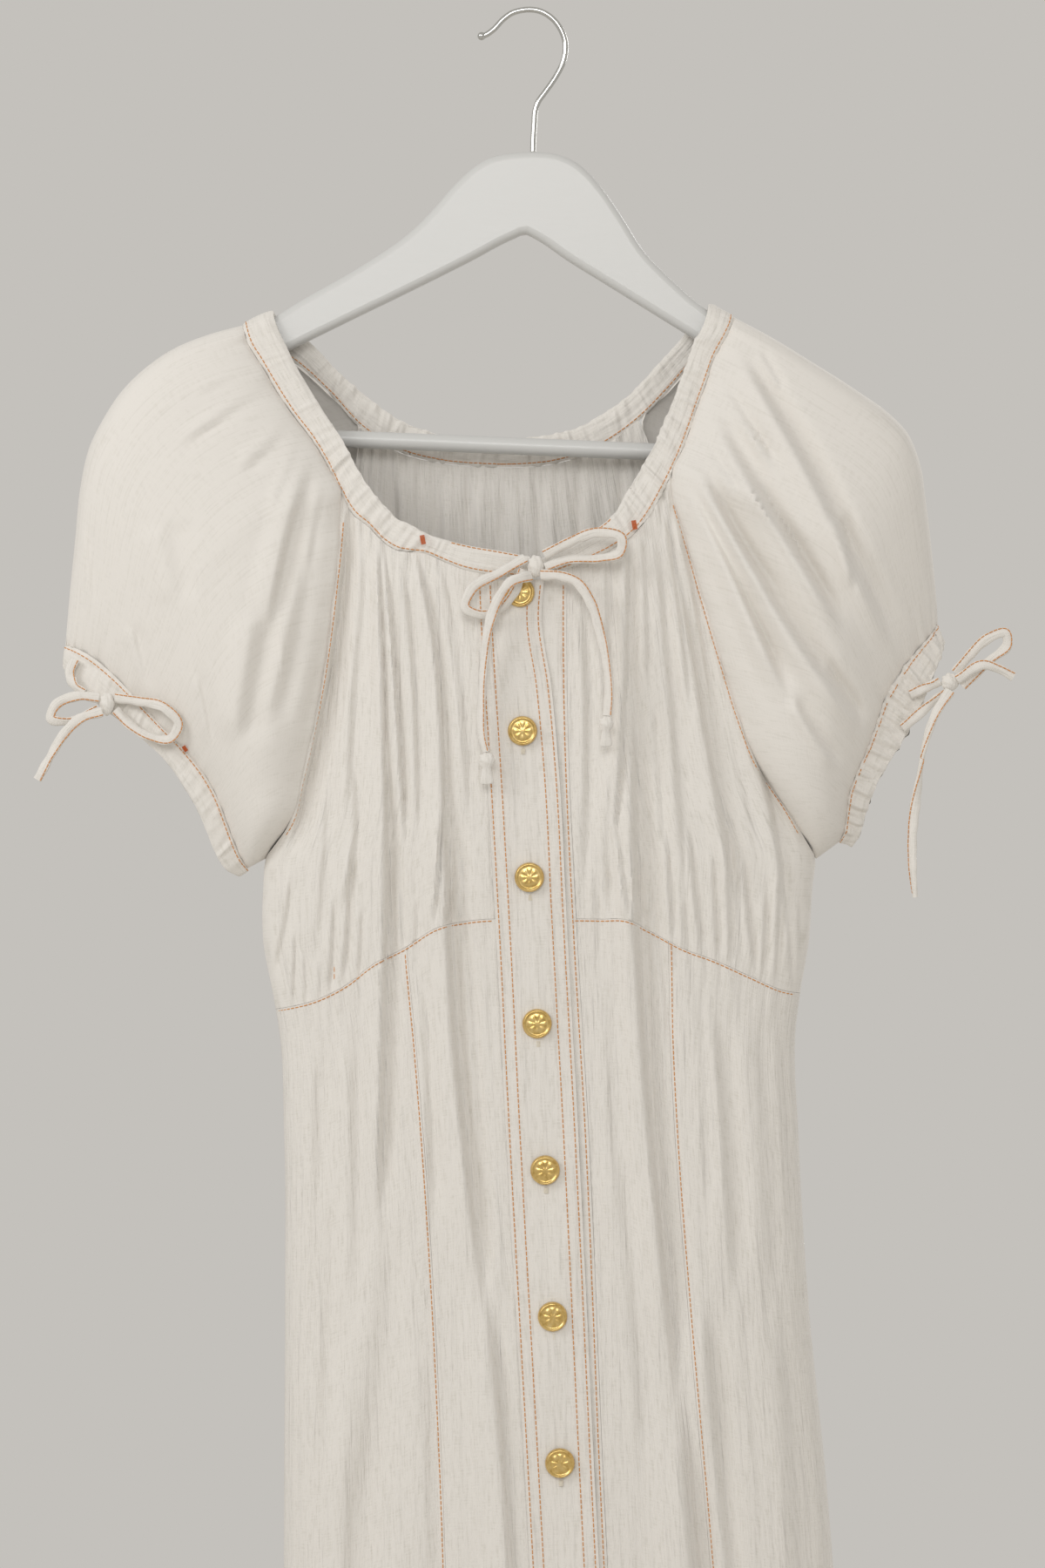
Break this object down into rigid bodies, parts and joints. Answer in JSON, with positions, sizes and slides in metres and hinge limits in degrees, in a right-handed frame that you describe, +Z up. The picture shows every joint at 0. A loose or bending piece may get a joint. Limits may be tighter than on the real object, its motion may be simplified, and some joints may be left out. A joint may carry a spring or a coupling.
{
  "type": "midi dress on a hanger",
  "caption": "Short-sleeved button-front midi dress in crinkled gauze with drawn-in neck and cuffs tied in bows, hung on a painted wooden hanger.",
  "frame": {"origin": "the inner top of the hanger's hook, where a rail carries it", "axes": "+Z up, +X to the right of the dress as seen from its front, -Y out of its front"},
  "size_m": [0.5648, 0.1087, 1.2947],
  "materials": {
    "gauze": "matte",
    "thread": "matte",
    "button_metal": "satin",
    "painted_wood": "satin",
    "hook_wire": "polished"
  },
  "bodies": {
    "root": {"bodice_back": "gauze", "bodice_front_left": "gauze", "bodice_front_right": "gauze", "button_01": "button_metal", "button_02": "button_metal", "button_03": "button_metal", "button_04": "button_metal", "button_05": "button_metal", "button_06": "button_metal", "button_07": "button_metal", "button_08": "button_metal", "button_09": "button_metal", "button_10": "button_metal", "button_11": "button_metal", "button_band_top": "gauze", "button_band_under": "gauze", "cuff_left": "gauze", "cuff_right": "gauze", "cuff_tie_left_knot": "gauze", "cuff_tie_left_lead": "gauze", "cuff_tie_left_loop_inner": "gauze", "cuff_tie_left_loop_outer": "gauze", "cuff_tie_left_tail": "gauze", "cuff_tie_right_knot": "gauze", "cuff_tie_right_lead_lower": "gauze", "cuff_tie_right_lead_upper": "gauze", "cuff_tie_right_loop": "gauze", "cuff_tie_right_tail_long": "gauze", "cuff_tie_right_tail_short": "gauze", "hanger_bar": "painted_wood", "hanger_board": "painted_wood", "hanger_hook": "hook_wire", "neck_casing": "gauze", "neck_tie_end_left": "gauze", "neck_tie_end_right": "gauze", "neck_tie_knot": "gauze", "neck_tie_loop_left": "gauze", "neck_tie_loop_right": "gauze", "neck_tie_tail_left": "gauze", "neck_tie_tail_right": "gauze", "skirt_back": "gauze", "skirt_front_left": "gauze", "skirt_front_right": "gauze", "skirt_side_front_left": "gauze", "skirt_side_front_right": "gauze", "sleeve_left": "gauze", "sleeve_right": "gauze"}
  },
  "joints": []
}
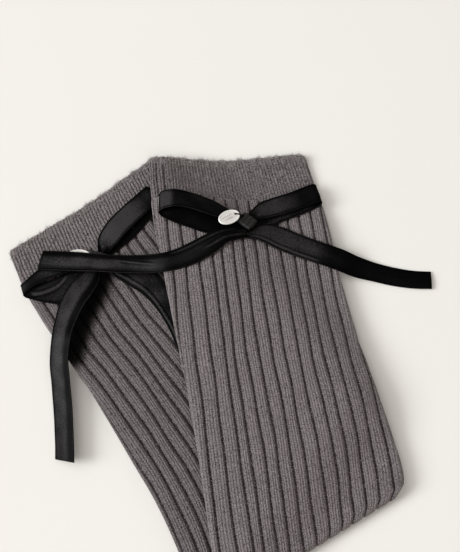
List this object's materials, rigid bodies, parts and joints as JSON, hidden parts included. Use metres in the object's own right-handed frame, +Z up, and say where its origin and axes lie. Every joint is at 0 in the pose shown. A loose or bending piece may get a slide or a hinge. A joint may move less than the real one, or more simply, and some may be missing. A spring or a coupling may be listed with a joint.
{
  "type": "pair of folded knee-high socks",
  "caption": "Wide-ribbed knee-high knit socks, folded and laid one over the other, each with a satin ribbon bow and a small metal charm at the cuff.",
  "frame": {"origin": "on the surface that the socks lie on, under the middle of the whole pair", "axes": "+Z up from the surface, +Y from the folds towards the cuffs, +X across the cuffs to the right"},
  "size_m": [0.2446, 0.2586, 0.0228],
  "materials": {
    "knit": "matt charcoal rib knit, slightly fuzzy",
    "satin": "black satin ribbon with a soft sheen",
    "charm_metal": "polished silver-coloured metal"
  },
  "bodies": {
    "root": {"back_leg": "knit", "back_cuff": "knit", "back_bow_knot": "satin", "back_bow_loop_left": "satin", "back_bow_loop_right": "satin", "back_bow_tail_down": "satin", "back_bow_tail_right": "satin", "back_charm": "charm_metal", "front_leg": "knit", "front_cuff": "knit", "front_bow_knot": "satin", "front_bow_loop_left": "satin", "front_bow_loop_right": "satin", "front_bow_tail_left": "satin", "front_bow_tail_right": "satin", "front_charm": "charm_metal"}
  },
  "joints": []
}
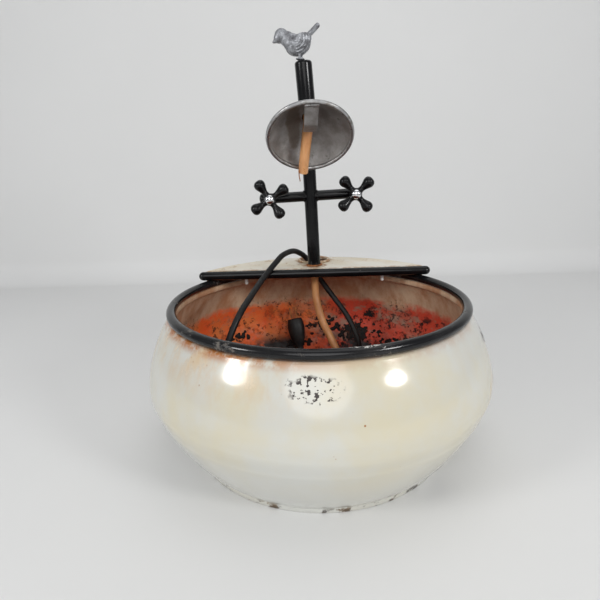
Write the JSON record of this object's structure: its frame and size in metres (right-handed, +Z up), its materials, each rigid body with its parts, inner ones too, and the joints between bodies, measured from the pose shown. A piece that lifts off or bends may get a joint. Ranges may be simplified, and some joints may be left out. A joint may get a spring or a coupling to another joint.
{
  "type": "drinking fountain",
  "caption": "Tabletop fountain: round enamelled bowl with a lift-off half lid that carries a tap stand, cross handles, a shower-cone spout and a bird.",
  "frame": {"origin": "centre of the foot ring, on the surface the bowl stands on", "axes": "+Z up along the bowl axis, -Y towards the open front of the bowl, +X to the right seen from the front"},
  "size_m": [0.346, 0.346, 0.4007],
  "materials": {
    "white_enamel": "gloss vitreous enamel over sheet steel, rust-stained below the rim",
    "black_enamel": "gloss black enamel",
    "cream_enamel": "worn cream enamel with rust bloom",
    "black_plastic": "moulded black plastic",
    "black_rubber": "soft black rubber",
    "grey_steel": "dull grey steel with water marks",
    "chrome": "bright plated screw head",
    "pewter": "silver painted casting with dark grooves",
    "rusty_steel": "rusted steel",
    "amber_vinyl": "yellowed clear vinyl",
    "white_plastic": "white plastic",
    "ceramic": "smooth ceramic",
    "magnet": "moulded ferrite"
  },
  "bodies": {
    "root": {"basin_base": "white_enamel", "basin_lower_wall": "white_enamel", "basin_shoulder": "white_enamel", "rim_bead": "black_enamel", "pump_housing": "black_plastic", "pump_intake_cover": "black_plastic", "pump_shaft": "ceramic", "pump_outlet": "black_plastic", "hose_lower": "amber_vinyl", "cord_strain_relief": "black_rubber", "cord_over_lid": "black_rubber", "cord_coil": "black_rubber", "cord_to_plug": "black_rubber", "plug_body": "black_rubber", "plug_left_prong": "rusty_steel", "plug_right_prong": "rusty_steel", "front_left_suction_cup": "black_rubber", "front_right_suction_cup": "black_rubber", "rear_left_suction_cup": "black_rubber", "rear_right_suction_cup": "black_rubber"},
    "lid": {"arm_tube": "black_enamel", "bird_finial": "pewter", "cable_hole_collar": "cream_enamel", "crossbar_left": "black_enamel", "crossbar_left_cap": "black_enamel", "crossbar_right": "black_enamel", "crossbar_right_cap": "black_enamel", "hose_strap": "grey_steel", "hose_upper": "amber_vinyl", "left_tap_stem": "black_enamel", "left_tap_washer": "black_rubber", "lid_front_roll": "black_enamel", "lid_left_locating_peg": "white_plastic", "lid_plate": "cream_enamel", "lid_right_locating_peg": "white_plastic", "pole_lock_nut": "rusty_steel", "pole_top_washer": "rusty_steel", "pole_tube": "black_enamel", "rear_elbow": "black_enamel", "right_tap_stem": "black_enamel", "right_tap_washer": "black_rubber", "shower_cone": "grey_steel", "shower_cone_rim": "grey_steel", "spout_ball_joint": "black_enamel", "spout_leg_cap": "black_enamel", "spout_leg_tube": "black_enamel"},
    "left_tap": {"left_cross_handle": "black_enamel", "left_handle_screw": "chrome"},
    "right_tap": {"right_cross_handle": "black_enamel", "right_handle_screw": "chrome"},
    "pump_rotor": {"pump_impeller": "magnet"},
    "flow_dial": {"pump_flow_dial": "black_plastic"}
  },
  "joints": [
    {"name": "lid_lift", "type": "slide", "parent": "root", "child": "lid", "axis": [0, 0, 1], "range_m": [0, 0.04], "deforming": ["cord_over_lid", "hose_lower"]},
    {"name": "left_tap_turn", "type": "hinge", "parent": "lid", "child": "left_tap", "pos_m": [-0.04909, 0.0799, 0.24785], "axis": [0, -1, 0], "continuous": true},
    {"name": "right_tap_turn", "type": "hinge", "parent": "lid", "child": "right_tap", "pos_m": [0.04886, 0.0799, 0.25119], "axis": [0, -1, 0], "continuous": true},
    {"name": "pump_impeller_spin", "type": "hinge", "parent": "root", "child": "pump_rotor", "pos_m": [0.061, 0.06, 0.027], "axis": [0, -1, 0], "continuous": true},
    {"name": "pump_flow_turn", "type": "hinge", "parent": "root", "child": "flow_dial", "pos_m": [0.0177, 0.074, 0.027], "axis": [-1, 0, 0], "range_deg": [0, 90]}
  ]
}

○ ○ ○ ○

**What the task requires:** In the records above, how many lines contain the word "each"? Give the number alone.

**Output below:** 2